Por bferreira

Rio - Um telefonema me faz salivar: “Moa, ‘tô’ aqui servindo uns bolinhos de bacalhau feitos na casa... Sim, Aqui no Paladino! Apareça!” Convite aceito, ainda escuto o forte sotaque vascaíno encerrando a ligação. Ricardo é o dono há 40 anos desse antológico bar fincado no fim da Rua Uruguaiana. Mobília original no arco que separa os dois ambientes do salão, é reconhecido pelo sanduíche triplo e omeletes que intimidam o alto colesterol com tanto sabor. Vitrine clássica, pode ser considerado um pequeno armazém com seus queijos do reino, folhas do peixe salgado, vinhos e diferentes destilados, ginjas, genebras, vermutes e anis estrelado.

Me chama atenção um detalhe raro de se ver, o dono na caixa registradora. Sei que no subúrbio a cena é frequente. Além de proprietário, o sujeito é garçom, cumim, faxineiro e às vezes ainda entrega a domicílio, sim, ele mesmo. A esposa estende seus dons culinários à vizinhança, carne assada e cozido, enquanto o filho se debruça sobre o dever de casa na última mesa, perto dos engradados.

Entende-se o mau humor constante.

Voltando ao centro da cidade, estico a visita. Dobrando a Miguel Couto, rua em fatias; dois monumentos, um de fé, o outro, gastronômico: a antiga Igreja de Santa Rita de Cássia e o Restaurante Málaga. Eu cismava que a santa nascida na Itália fosse padroeira dos estivadores. Rita, me perdoe a intimidade, protege as mulheres que sofrem com os maridos violentos. Um empenho que me emociona.

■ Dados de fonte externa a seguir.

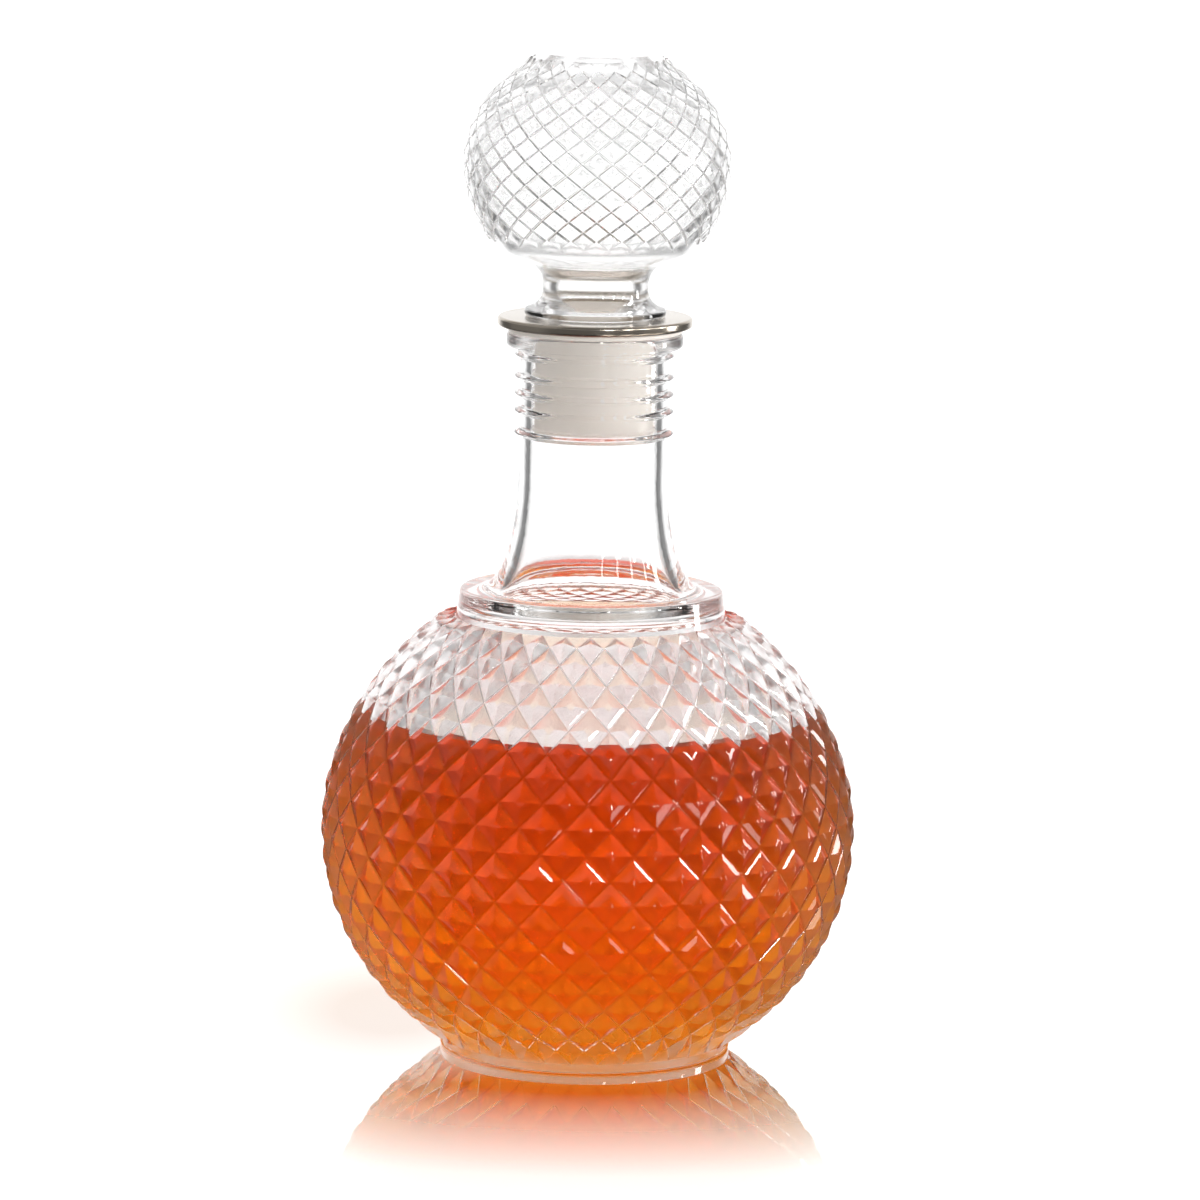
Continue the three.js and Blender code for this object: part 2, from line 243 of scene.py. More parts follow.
class Skin:
    """Collects a closed surface of rings and cut diamonds round the axis, and makes the mesh."""

    def __init__(self):
        self.points = []
        self.faces = []
        self.marks = []
        self.last = None

    def point(self, x, y, z):
        self.points.append((x, y, z))
        return len(self.points) - 1

    def face(self, corners, mark=0):
        self.faces.append(corners)
        self.marks.append(mark)

    def pole(self, z):
        self.last = [self.point(0, 0, z)]

    def ring(self, radius, z, sides):
        angles = np.arange(sides) / sides * 2 * math.pi
        return [self.point(radius * math.cos(a), radius * math.sin(a), z) for a in angles]

    def join(self, ring, mark=0):
        """Joins the last ring to a new one, which may have as many, twice or half the points."""
        last = self.last
        here, there = len(last), len(ring)
        if here == 1:
            for i in range(there):
                self.face((last[0], ring[(i + 1) % there], ring[i]), mark)
        elif there == 1:
            for i in range(here):
                self.face((last[i], last[(i + 1) % here], ring[0]), mark)
        elif here == there:
            for i in range(here):
                k = (i + 1) % here
                self.face((last[i], last[k], ring[k], ring[i]), mark)
        elif there == 2 * here:
            for i in range(here):
                k = (i + 1) % here
                self.face((last[i], last[k], ring[2 * i + 1]), mark)
                self.face((last[i], ring[2 * i + 1], ring[2 * i]), mark)
                self.face((last[k], ring[(2 * i + 2) % there], ring[2 * i + 1]), mark)
        else:
            for i in range(there):
                k = (i + 1) % there
                self.face((last[2 * i + 1], ring[k], ring[i]), mark)
                self.face((last[2 * i], last[2 * i + 1], ring[i]), mark)
                self.face((last[2 * i + 1], last[(2 * i + 2) % here], ring[k]), mark)
        self.last = ring

    def outline(self, points, sides, mark=0):
        for radius, z in points:
            if radius < 1e-7:
                self.join([self.point(0, 0, z)], mark)
            else:
                self.join(self.ring(radius, z, sides), mark)

    def diamonds(self, trail, depth, count, steps, first=None):
        """
        Rows of cut diamonds along a trail of tip points (radius, z), from its first point to
        its last, whose rings are plain. Each diamond is a low pyramid of four flat facets,
        with a rounded groove round it and a rounded tip. steps are pairs: a distance from
        groove (0) to tip (1), and the slope of the glass up to there.
        """
        rows, around = len(trail) - 1, 2 * count
        trail = np.array(trail)
        along = np.gradient(trail, axis=0)
        along /= np.linalg.norm(along, axis=1)[:, None]
        out = np.stack([along[:, 1], -along[:, 0]], axis=1)
        low = trail - out * depth
        low[0], low[rows] = (first or tuple(low[0])), trail[rows]
        reach = np.array([0.0] + [s[0] for s in steps])
        rise = np.concatenate([[0], np.cumsum(np.diff(reach) * [s[1] for s in steps])])
        rise *= depth / rise[-1]

        def swing(pair, column):
            angle = column / around * 2 * math.pi
            return np.array([pair[0] * math.cos(angle), pair[0] * math.sin(angle), pair[1]])

        ids = {}
        for row in range(rows + 1):
            for column in range(around):
                if (row + column) % 2 or row in (0, rows):
                    ids[row, column] = self.point(*swing(low[row], column))
        self.join([ids[0, c] for c in range(around)])
        for row in range(1, rows):
            for column in range(around):
                if (row + column) % 2:
                    continue
                middle = swing(low[row], column)
                normal = swing(out[row], column)
                corners = [(row - 1, column), (row, column + 1), (row + 1, column), (row, column - 1)]
                ridges = []
                for r, c in corners:
                    foot = swing(low[r], c)
                    ridge = [ids[r, c % around]]
                    for t, h in zip(reach[1:-1], rise[1:-1]):
                        ridge.append(self.point(*(foot + (middle - foot) * t + normal * h)))
                    ridges.append(ridge)
                tip = self.point(*(middle + normal * rise[-1]))
                for side in range(4):
                    a, b = ridges[side], ridges[(side + 1) % 4]
                    for k in range(len(a) - 1):
                        self.face((a[k], b[k], b[k + 1], a[k + 1]))
                    self.face((a[-1], b[-1], tip))
        for column in range(around):
            before, after = (column - 1) % around, (column + 1) % around
            if column % 2 == 0:
                self.face((ids[0, column], ids[0, after], ids[1, column]))
                self.face((ids[0, column], ids[1, column], ids[0, before]))
            if (rows + column) % 2 == 0:
                self.face((ids[rows, column], ids[rows, before], ids[rows - 1, column]))
                self.face((ids[rows, column], ids[rows - 1, column], ids[rows, after]))
        self.last = [ids[rows, c] for c in range(around)]

    def piece(self, name, crease=20):
        """The mesh as an object, smooth but for edges sharper than crease degrees."""
        mesh = bpy.data.meshes.new(name)
        mesh.from_pydata(self.points, [], self.faces)
        mesh.validate()
        mesh.update()
        mesh.shade_smooth()
        mesh.set_sharp_from_angle(angle=math.radians(crease))
        mark = mesh.attributes.new("mark", "FLOAT", "FACE")
        mark.data.foreach_set("value", np.array(self.marks, dtype=np.float32))
        piece = bpy.data.objects.new(name, mesh)
        bpy.context.scene.collection.objects.link(piece)
        return piece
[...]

O Málaga tem uma porta de correr. O vidro fumê nubla a vista dos passantes à nobreza da sua cozinha. Nesses dias de inverno o leitão anda fixo no cardápio. Sou um privilegiado. O dono, seu Augusto, rodando as mesas sugerindo as muitas especialidades, me traz de entrada um polvo finalizado com azeite e páprica. Augusto senta comigo. Falo da paróquia em frente e ele me diz que estamos sentados no ‘terreno’ do campanário, o último inquilino. A região foi colônia alemã no início do século 20, o que justifica, até poucos anos, a existência de tantos bares germânicos. Cheguei a traçar um ‘labskau’ nas redondezas. E ‘que beleza!’ a Rua Teófilo Otoni já foi chamada de Rua das Violas. Afrouxei minhas cordas com a inocência do nome. O chefe espera o fim das obras e aposta na revitalização desta área cercada de referência de uma época fundamental pra se reconhecer a genética carioca.

Ainda mordi três sardinhas no conhecido beco dos bebuns e fanáticos, como eu, dessa iguaria dos mares. Se não fosse o defeso protegendo a espécie nasceriam escamas nas minhas costas.

Paladino e Málaga resistem feito os golfinhos da Baía de Guanabara, as cotias do Campo de Santana, a capivara da Lagoa Rodrigo de Freitas. Um dia, somem na poeira, saem do mapa e não há jumento ou Domingo de Ramos que ressuscite essas vidas.